8. In accordance with Canada Revenue Agency requirements, all Employees who receive a leave of absence in accordance with this Plan guarantee that they will return to employment with Memorial for a period of time that is not less than the period of the leave of absence. As such, the Deferred Salary Leave plan can not serve as an early retirement program.
Salary and Benefits during Deferral and Leave Periods
1. During each year of enrolment in the Plan, Employees receive their annual salary less the percentage elected for annual deferral. The amount elected for deferral is deducted from salary and transferred on a bi-weekly basis to Financial and Administrative Services for deposit. The fund receives the same interest rate as other trust funds of Memorial.
2. During the period of the leave of absence the Employee receives on a bi-weekly basis an amount from the fund up to but not greater than the salary that the Employee would have received if they were working. Within this limitation, the funds are equally disbursed during the period of the leave until the Employee's contribution to the fund and accumulated interest is depleted.
3. The percentage of gross salary received by the Employee is fixed for the entire deferral period and the leave period.
4. While an Employee is enrolled in the Plan and not on leave, any benefits tied to salary level are structured accordingly to the salary the Employee would have received had the Employee not been enrolled in the Plan.
5. While on leave, any benefits tied to salary level are structured according to the salary the Employee would have received in the year prior to taking the leave had the Employee not been enrolled in the Plan.
6. All group insurance and pension plan contributions will continue on the regular cost-shared basis between the Employee and the employer.
7. Notwithstanding any other provision of this Plan, all statutory deductions are in accordance with Canada Revenue Agency rulings and all pension plan contributions are in accordance with the Memorial University Pensions Act.
1. Leave under this Plan is credited as service for purposes of:
ii. Step Progression
iv. Severance Pay
Annual Leave does not accrue during the period of the deferred salary leave.
2. In the event that a suitable replacement cannot be found for an Employee due to receive a leave, Memorial may defer the leave for up to one (1) year. In this instance, the Employee may choose to remain in the Plan or the Employee may withdraw and receive any monies and interest accumulated to the date of withdrawal.

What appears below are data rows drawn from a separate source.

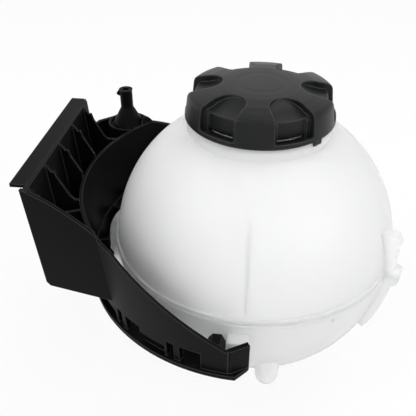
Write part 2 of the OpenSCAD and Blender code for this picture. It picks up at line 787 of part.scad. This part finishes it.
module pressure_spring() {
    color("silver") at_centre() coil_spring(spring_r, spring_wire, plate_z + plate_t, cover_z - plate_z - plate_t,
        spring_turns);
}

module vacuum_valve() {
    color("goldenrod") at_centre() {
        translate([0, 0, seat_z - 1.4]) cylinder(r = vacuum_r, h = 1.4);
        translate([0, 0, seat_z - 1.4]) cylinder(r = stem_r, h = clip_z + clip_t + 0.6 - seat_z + 1.4);
    }
}

module vacuum_clip() {
    color("silver") at_centre() flat_ring(stem_r + fit, stem_r + 1.8, clip_z, clip_t);
}

module vacuum_spring() {
    color("silver") at_centre() coil_spring(stem_r + 1.1, 0.3, plate_z + plate_t, vacuum_spring_len, 4);
}

tank_lower();
tank_upper();
bracket();
bolt_sleeves();
cap_grip();
cap_thread_ring();
valve_body();
valve_cover();
valve_orings();
neck_gasket();
pressure_plate();
pressure_seal();
pressure_spring();
vacuum_valve();
vacuum_clip();
vacuum_spring();
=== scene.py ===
# %% [markdown]
# # Coolant expansion tank: looks
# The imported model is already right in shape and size. This script gives each piece the
# finish that it has on the real object, then adds a floor, soft light and a camera.
# From a step away four kinds of surface matter: milky translucent plastic for the tank,
# fine grained black plastic for the bracket, satin charcoal plastic for the cap, and
# rubber, brass and steel for the small parts in the neck.
#
# The model is loaded first, and its box is measured.

import bpy
import json
import math
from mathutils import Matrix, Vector


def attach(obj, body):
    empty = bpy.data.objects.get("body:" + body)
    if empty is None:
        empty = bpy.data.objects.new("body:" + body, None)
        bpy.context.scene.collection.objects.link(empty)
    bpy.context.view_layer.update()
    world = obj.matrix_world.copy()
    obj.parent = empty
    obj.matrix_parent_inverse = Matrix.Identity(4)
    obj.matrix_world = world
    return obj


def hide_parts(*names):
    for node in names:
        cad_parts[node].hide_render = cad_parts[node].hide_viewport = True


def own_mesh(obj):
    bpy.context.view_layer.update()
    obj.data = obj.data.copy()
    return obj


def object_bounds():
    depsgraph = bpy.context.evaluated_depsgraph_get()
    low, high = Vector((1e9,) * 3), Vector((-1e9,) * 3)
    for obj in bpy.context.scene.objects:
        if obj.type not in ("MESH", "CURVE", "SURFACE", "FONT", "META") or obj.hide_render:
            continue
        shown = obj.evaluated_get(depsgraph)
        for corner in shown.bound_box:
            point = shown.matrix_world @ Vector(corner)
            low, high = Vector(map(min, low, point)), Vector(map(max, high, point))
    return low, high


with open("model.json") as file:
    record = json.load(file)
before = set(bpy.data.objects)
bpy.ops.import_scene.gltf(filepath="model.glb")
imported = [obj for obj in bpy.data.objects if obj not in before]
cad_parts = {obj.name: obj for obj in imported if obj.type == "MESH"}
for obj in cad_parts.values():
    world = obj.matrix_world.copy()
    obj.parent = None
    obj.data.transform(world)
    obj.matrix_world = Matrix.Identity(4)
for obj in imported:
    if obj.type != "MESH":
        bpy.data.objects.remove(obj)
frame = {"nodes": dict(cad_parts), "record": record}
cad_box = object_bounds()
parts = frame["nodes"]
scene = bpy.context.scene
print("pieces:", len(parts), "box in mm:", [round(1000 * (b - a)) for a, b in zip(*cad_box)])

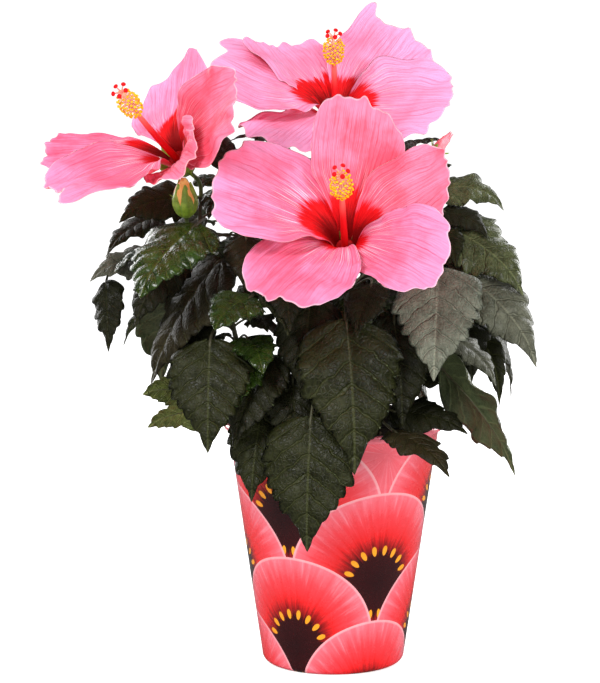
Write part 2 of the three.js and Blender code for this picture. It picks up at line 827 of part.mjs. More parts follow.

3. Pension contributions are paid on the salary the Employee would have received had the Employee not entered the Plan or gone on leave. These payments are made during each year of enrolment including the period of leave and will be the normal contribution rate as required under the Memorial University Pensions Act.
4. All Employees wishing to participate in the Plan are required to complete a Deferred Salary Leave Plan Application and Approval Request Form agreeing to the terms of the plan before final approval for participation will be granted.
5. Employees will continue their normal payment of Union dues during each year of enrolment including the period of leave.
Income Tax Implications
1. During the deferral period, income tax is deducted at the rate in effect for the reduced income level.
2. During the leave of absence period, similar income tax deductions are made in accordance with the Employee's salary level at that time.
3. Memorial University Employees are not permitted to receive any salary amounts other than the deferred earnings from the employer (Memorial University).
4. Deferred Salary Leave Programs are regulated by the Canada Revenue Agency; therefore, changes may occur to reflect legislative changes.
Withdrawal from the Plan
1. An Employee may withdraw from the Plan, at any time for any reason, and receive all monies deferred to the fund plus accumulated interest. An Employee must withdraw upon resignation of employment.
2. An Employee whose employment is terminated or who is laid off will be paid out all monies deferred plus accumulated interest.
3. Should an Employee die while participating in the Plan, any monies deferred to the fund plus accumulated interest will be paid to the Employee's estate.
4. An Employee who withdraws from the Plan is required to wait a minimum of twelve (12) months before applying again.
5. Payment to the Employee will be made within sixty (60) days of withdrawal from the Plan. Income tax will be payable on the amount withdrawn in the calendar year in which it is paid.
Returning from Leave
1. The Employee must provide their manager with a minimum of two months'notice of their return to work date.
2. Upon return from leave, the Employee will be given a comparable position unless it is mutually agreed between the Employee and the Employee's department that the Employee return to a particular position.
Changes to an Application
Changes to an application may be made from time to time subject to mutual agreement between the parties.